**** Information supplied ****

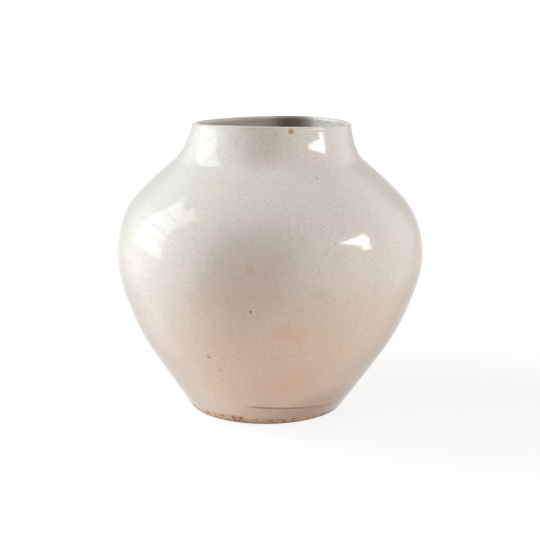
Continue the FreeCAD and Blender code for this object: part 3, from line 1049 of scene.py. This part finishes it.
glazed = [
    (lower_bowl, BOWL_BASE, SEAM_BOTTOM), (belly_band, SEAM_BOTTOM, SEAM_TOP),
    (upper_bowl, SEAM_TOP, NECK_BOTTOM), (neck_band, NECK_BOTTOM, NECK_TOP),
    (collar, NECK_TOP, LIP_BASE + LIP_HEIGHT), (foot_glaze, 0.0, FOOT_TOP), (foot_line, FOOT_TOP, BOWL_BASE),
]
for piece, low, high in glazed:
    piece.data.materials.append(white_glaze("glaze on " + piece.name.replace("_", " "), low, high))
print("glazed pieces:", len(glazed))

# %% [markdown]
# ## Bare clay
#
# Where no glaze lies the clay has burnt to the colour of a biscuit, with grains of sand and brown scorch,
# and it is darker along its lowest edge. A flat brown would look painted, so each of these is a layer of its
# own, and the sand roughens the surface.

# %% The clay
PALE_CLAY, DARK_CLAY, SCORCH = paint(240, 220, 204), paint(214, 180, 158), paint(140, 98, 74)
LOWEST_DARK, SAND = paint(118, 80, 62), paint(70, 48, 36)
LOWEST_TOP, LOWEST_FULL, LOWEST_RAGGED = 3.2 * MM, 1.2 * MM, 3 * MM
SAND_DEPTH = 0.12 * MM


def bare_clay():
    """The clay of the foot, burnt, and darker along its lowest edge."""
    finish = Finish("bare clay")
    height = finish.node("ShaderNodeSeparateXYZ", {}, {0: finish.place}, 2)
    scorch = finish.fade(finish.noise(6 * MM, 4, 0.7), 0.5, 0.62)
    colour = finish.blend(finish.noise(4 * MM, 3), PALE_CLAY, DARK_CLAY)
    colour = finish.blend(scorch * 0.8, colour, SCORCH)
    # darker along the lowest edge of the foot
    lowest_dark = finish.fade(height + finish.noise(6 * MM, 3) * LOWEST_RAGGED, LOWEST_TOP, LOWEST_FULL)
    colour = finish.blend(lowest_dark * 0.8, colour, LOWEST_DARK)
    colour = finish.blend(finish.specks(2.2 * MM, 0.5 * MM, 0.5) * 0.6, colour, SAND)
    grain = finish.noise(0.7 * MM, 3)
    return finish.surface(colour, 0.75 + 0.2 * grain, finish.bumps(grain, SAND_DEPTH))


foot_clay.data.materials.append(bare_clay())
print("finishes:", len(bpy.data.materials))

# %% [markdown]
# ## Windows
#
# A glazed jar shows where its light comes from: a tall window with thin bars at the left, a little behind
# the jar, a small bright one at the right, its lower corner behind a curtain, and far back a wall that
# shines a little. A ready-made studio picture would show another room. So each is built of upright panes
# two metres off, whose power follows from the brightness of their face.

# %% Panes of light
WINDOW_DISTANCE = 2.0
TALL_WAY, SMALL_WAY, FAR_WAY = -100, 70, 119
TALL_LIGHT, SMALL_LIGHT, FAR_LIGHT = (2.8, 2.9, 3.1), (11.0, 11.0, 11.0), (0.3, 0.33, 0.35)


def pane(name, turn, edges, light, shows=True):
    """An upright pane that faces the jar from a direction in degrees. Edges: left, right, bottom, top."""
    left, right, bottom, top = edges
    turn = math.radians(turn)
    way = Vector((math.sin(turn), -math.cos(turn), 0))
    across = Vector((math.cos(turn), math.sin(turn), 0))
    lamp = bpy.data.lights.new(name, "AREA")
    lamp.shape = "RECTANGLE"
    lamp.size, lamp.size_y = right - left, top - bottom
    lamp.color = [share / max(light) for share in light]
    lamp.energy = max(light) * math.pi * lamp.size * lamp.size_y
    stand = bpy.data.objects.new(name, lamp)
    stand.location = way * WINDOW_DISTANCE + across * (left + right) / 2 + Vector((0, 0, (bottom + top) / 2))
    stand.rotation_mode = "QUATERNION"
    stand.rotation_quaternion = (-way).to_track_quat("-Z", "Y")
    stand.visible_camera = False
    stand.visible_glossy = shows
    bpy.context.collection.objects.link(stand)


tall_panes = [
    (-0.57, 0.60, 0.24, 0.60), (-0.57, 0.60, 0.66, 0.94), (-0.57, 0.62, 1.0, 1.68),
    (-0.57, 0.75, 1.74, 2.36), (0.0, 0.82, 2.36, 2.85),
]
small_panes = [
    (0.04, 0.30, 0.76, 0.84), (-0.12, 0.34, 0.84, 0.95), (-0.32, 0.40, 0.95, 1.10),
    (-0.52, 0.38, 1.10, 1.24), (0.02, 0.32, 0.68, 0.75),
]
for number, edges in enumerate(tall_panes):
    pane("tall_window_%d" % number, TALL_WAY, edges, TALL_LIGHT)
for number, edges in enumerate(small_panes):
    pane("small_window_%d" % number, SMALL_WAY, edges, SMALL_LIGHT)
pane("far_wall", FAR_WAY, (-0.6, 0.6, 0.1, 2.6), FAR_LIGHT)
print("panes that show in the glaze:", len(bpy.data.lights))

# %% [markdown]
# ## Soft fills
#
# Walls and curtains around a window light the jar too, without a clear image. Many dim lamps could stand
# for them. A few broad panes that the glaze doesn't mirror do as well.

# %% Fills from the walls
FILL_HALF = 0.6
LOW_FILL, HIGH_FILL = (0.05, 0.9), (0.9, 2.3)
fills = [
    (-100, LOW_FILL, (2.6, 3.5, 4.1)),
    (-100, HIGH_FILL, (3.1, 3.7, 4.1)),
    (-70, LOW_FILL, (3.2, 3.4, 3.2)),
    (40, LOW_FILL, (1.1, 1.1, 1.0)),
    (72, LOW_FILL, (1.1, 1.2, 1.1)),
    (72, HIGH_FILL, (0.8, 1.0, 1.15)),
]
for number, (turn, span, light) in enumerate(fills):
    pane("fill_%d" % number, turn, (-FILL_HALF, FILL_HALF) + span, light, shows=False)
print("lamps:", len(bpy.data.lights))

# %% [markdown]
# ## The room
#
# The room is a plain light from all round, brighter from the window's side and dimmer and warmer in front.
# To the camera, and in reflections, it is white. A lit white wall would wash over the jar, so here the
# colour changes with the kind of ray.

# %% The light of the room
scene = bpy.context.scene
scene.view_settings.view_transform = "Standard"
FRONT, LEFT, RIGHT = (0.19, 0.17, 0.162, 1), (0.52, 0.54, 0.58, 1), (0.31, 0.285, 0.275, 1)
ABOVE, BEHIND, WHITE = (0.34, 0.29, 0.25, 1), (0.40, 0.395, 0.39, 1), (1, 1, 1, 1)
room = Recipe("room", "worlds", "Generated")
side = room.node("ShaderNodeSeparateXYZ", {}, {0: room.place})
light = room.blend(room.fade(side.output("Y"), -0.4, 0.8), FRONT, BEHIND)
light = room.blend(room.fade(side, -0.1, -1.0), light, LEFT)
light = room.blend(room.fade(side, 0.1, 1.0), light, RIGHT)
light = room.blend(room.fade(side.output("Z"), 0.1, 0.9), light, ABOVE)
backdrop = room.node("ShaderNodeBackground", {}, {"Color": room.blend(room.seen(), light, WHITE)})
room.node("ShaderNodeOutputWorld", {}, {"Surface": backdrop})
scene.world = room.made
print("the room has %d nodes" % len(room.tree.nodes))

# %% [markdown]
# ## The table
#
# The table throws warm light up at the jar. To the camera it is nearly white, but it keeps part of its own
# shading, so the jar's soft shadow stays on it. A plane that only catches shadows would send no light up,
# so a Mix Shader chooses between two faces.

# %% A pale table
TABLE_HALF = 4.0
GLOW_START, GLOW_END = 0.25, 1.0
GLOW, LIT, BOUNCE = (0.80, 0.80, 0.80, 1), (0.24, 0.24, 0.24, 1), (0.80, 0.66, 0.55, 1)
corners = [(x * TABLE_HALF, y * TABLE_HALF, 0) for x, y in ((-1, -1), (1, -1), (1, 1), (-1, 1))]
table_mesh = bpy.data.meshes.new("table")
table_mesh.from_pydata(corners, [], [(0, 1, 2, 3)])
table = bpy.data.objects.new("table", table_mesh)
bpy.context.collection.objects.link(table)

top = Recipe("pale table")
far = top.fade(top.length(top.place), GLOW_START, GLOW_END)
glow = top.node("ShaderNodeEmission", {}, {"Color": top.blend(far, GLOW, WHITE)})
lit = top.node("ShaderNodeBsdfDiffuse", {}, {"Color": LIT})
shown = top.node("ShaderNodeAddShader", {}, {0: lit, 1: glow})
bounce = top.node("ShaderNodeBsdfDiffuse", {}, {"Color": BOUNCE})
choice = top.node("ShaderNodeMixShader", {}, {0: top.seen(), 1: bounce, 2: shown})
top.node("ShaderNodeOutputMaterial", {}, {"Surface": choice})
table.data.materials.append(top.made)
print("table: %.0f m across" % (2 * TABLE_HALF))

****

Directions for this task: Exactly repeat the lines above, from the opening line through the one with "SAND_DEPTH = 0.12 * MM", and include nothing else.

Response:
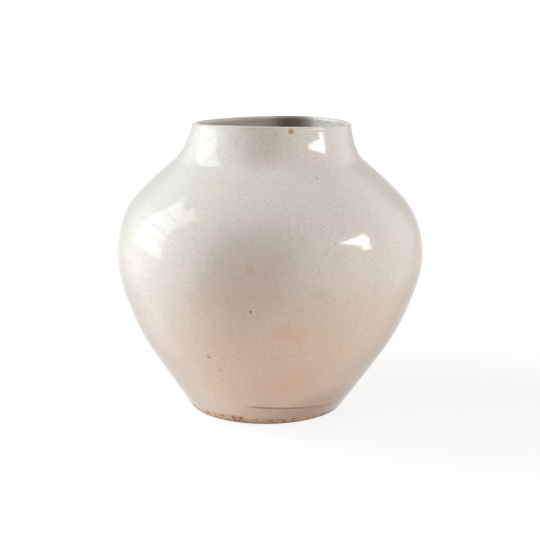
Continue the FreeCAD and Blender code for this object: part 3, from line 1049 of scene.py. This part finishes it.
glazed = [
    (lower_bowl, BOWL_BASE, SEAM_BOTTOM), (belly_band, SEAM_BOTTOM, SEAM_TOP),
    (upper_bowl, SEAM_TOP, NECK_BOTTOM), (neck_band, NECK_BOTTOM, NECK_TOP),
    (collar, NECK_TOP, LIP_BASE + LIP_HEIGHT), (foot_glaze, 0.0, FOOT_TOP), (foot_line, FOOT_TOP, BOWL_BASE),
]
for piece, low, high in glazed:
    piece.data.materials.append(white_glaze("glaze on " + piece.name.replace("_", " "), low, high))
print("glazed pieces:", len(glazed))

# %% [markdown]
# ## Bare clay
#
# Where no glaze lies the clay has burnt to the colour of a biscuit, with grains of sand and brown scorch,
# and it is darker along its lowest edge. A flat brown would look painted, so each of these is a layer of its
# own, and the sand roughens the surface.

# %% The clay
PALE_CLAY, DARK_CLAY, SCORCH = paint(240, 220, 204), paint(214, 180, 158), paint(140, 98, 74)
LOWEST_DARK, SAND = paint(118, 80, 62), paint(70, 48, 36)
LOWEST_TOP, LOWEST_FULL, LOWEST_RAGGED = 3.2 * MM, 1.2 * MM, 3 * MM
SAND_DEPTH = 0.12 * MM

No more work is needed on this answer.